Tout cela exige, d’une part, une volonté commune de changer, une vision partagée et claire, la définition de nouveaux principes d’action, l’explicitation des enjeux et des buts poursuivis, montrer en quoi le changement répond aux besoins des tchadiens, encourager l’innovation, promouvoir l’excellence…D’autre part, nos représentants doivent être compétents, de haute moralité et professionnellement à la hauteur de la mission confiée et des attentes nationales. Ils doivent aussi avoir une nouvelle vision, de nouvelles mentalités et habitudes. Pour aller plus loin, il devrait y avoir une politique de placement des tchadiens hautement qualifiés dans les institutions régionales et internationales ; ce qui augmenterait le pouvoir de négociation et d’influence du Tchad ainsi que sa capacité à tirer profit des diverses opportunités sur la scène régionale et internationale ; pouvoir qui peut être en outre renforcé en s’unissant avec d’autres pays ayant des ambitions et des intérêts convergents avec ceux du Tchad.

Dans cette perspective, il importe d’aller au-delà des perceptions mais aussi des déclarations de bonnes intentions. La route est longue, mais il n’est pas d’autre choix que celui d’accompagner les mutations du monde, de dépasser l’éphémère et de réformer ce qui peut l’être.

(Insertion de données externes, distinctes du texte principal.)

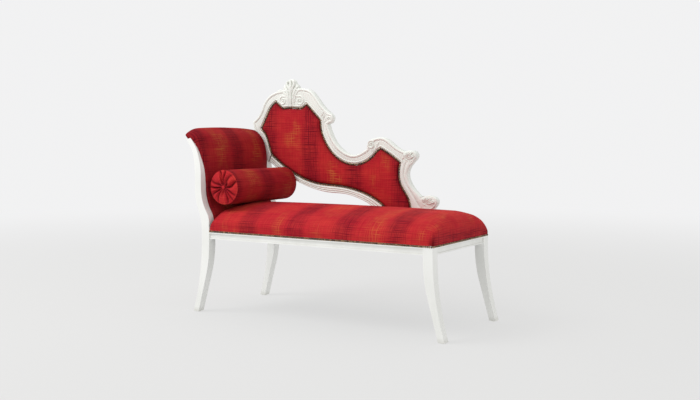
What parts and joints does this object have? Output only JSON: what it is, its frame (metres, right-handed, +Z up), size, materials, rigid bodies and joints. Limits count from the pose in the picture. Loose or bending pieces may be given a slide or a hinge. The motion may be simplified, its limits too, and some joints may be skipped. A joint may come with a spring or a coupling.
{
  "type": "recamier",
  "caption": "One-armed upholstered day bed with a scrolled arm, a carved stepped back on one side, sabre legs, nailed covers and a loose round bolster.",
  "frame": {"origin": "on the floor under the middle of the whole piece", "axes": "+Z up, +X along the seat from the head end with the arm to the foot end, -Y towards the front, +Y towards the carved back"},
  "size_m": [1.4103, 0.582, 1.1547],
  "materials": {
    "paint": "satin",
    "bare_wood": "matte",
    "board": "matte",
    "red_fabric": "matte",
    "foam": "matte",
    "webbing": "matte",
    "hessian": "matte",
    "dust_cloth": "matte",
    "bronze": "satin",
    "steel": "satin",
    "glide": "matte"
  },
  "bodies": {
    "frame": {"scroll_post_front": "paint", "scroll_post_back": "paint", "leg_front_right": "paint", "leg_back_right": "paint", "seat_rail_front": "paint", "seat_rail_back": "paint", "seat_rail_head": "paint", "seat_rail_foot": "paint", "seat_cross_brace": "bare_wood", "corner_blocks": "bare_wood", "corner_block_screws": "steel", "rail_dowels": "bare_wood", "foot_glides": "glide", "seat_webbing": "webbing", "seat_hessian": "hessian", "dust_cover": "dust_cloth", "seat_foam": "foam", "seat_cover": "red_fabric", "seat_nails": "bronze", "arm_top_rail": "bare_wood", "arm_lower_rail": "bare_wood", "arm_board": "board", "arm_foam": "foam", "arm_cover": "red_fabric", "arm_outside_cover": "red_fabric", "back_left_upright": "paint", "back_crest_rail": "paint", "back_dip_rail": "paint", "back_peak_rail": "paint", "back_end_rail": "paint", "back_lower_rail": "paint", "back_foot_rail": "paint", "crest_carving": "paint", "shoulder_carving": "paint", "peak_leaf_carving": "paint", "knob_carving": "paint", "end_carving": "paint", "back_panel_board": "board", "back_foam": "foam", "back_cover": "red_fabric", "back_outside_cover": "red_fabric", "back_nails": "bronze", "back_frame_dowels": "bare_wood", "back_frame_screws": "steel"},
    "bolster": {"bolster_filling": "foam", "bolster_cover": "red_fabric", "bolster_end_front": "red_fabric", "bolster_end_back": "red_fabric", "bolster_button_front": "red_fabric", "bolster_button_back": "red_fabric"}
  },
  "joints": [
    {"name": "bolster_lift", "type": "slide", "parent": "frame", "child": "bolster", "axis": [0, 0, 1], "range_m": [0, 0.4]}
  ]
}
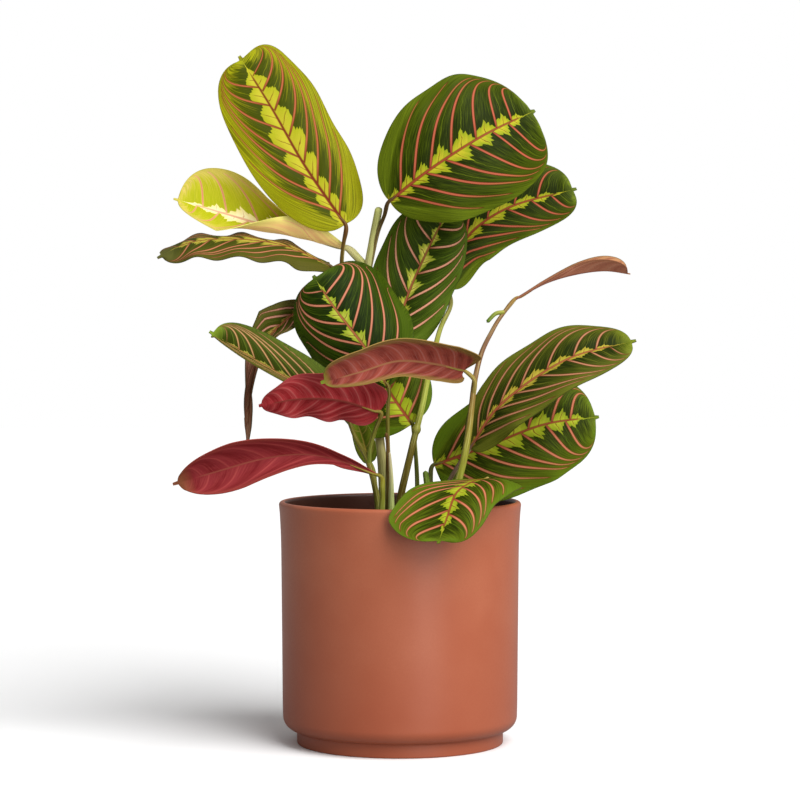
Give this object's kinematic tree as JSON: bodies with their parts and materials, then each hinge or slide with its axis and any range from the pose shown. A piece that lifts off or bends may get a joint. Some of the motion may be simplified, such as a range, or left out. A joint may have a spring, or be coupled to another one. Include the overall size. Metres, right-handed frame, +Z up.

Certes, les défis sont nombreux et l’esprit individualiste peut chercher à s’opposer à ce chantier malgré des arguments de bon sens et de la raison. Mais l’inertie n’est pas une solution et le chantier n’est pas impossible à réaliser ; une vigilance de tous les instants pour démasquer et décourager les caméléons, opportunistes et profiteurs de tout genre peut permettre à faire face à cette résistance des esprits individualistes.

Comme l’a si bien dit une personnalité africaine, « […] plus l’engagement est clair et non équivoque aux côtés de toutes les causes justes […], plus l’autorité morale et politique d’un pays est grande » et plus importante est sa grandeur. Essayons autant que faire se peut de cheminer vers la raison et le bon sens ; le chemin est long et difficile mais l’avenir reste ouvert.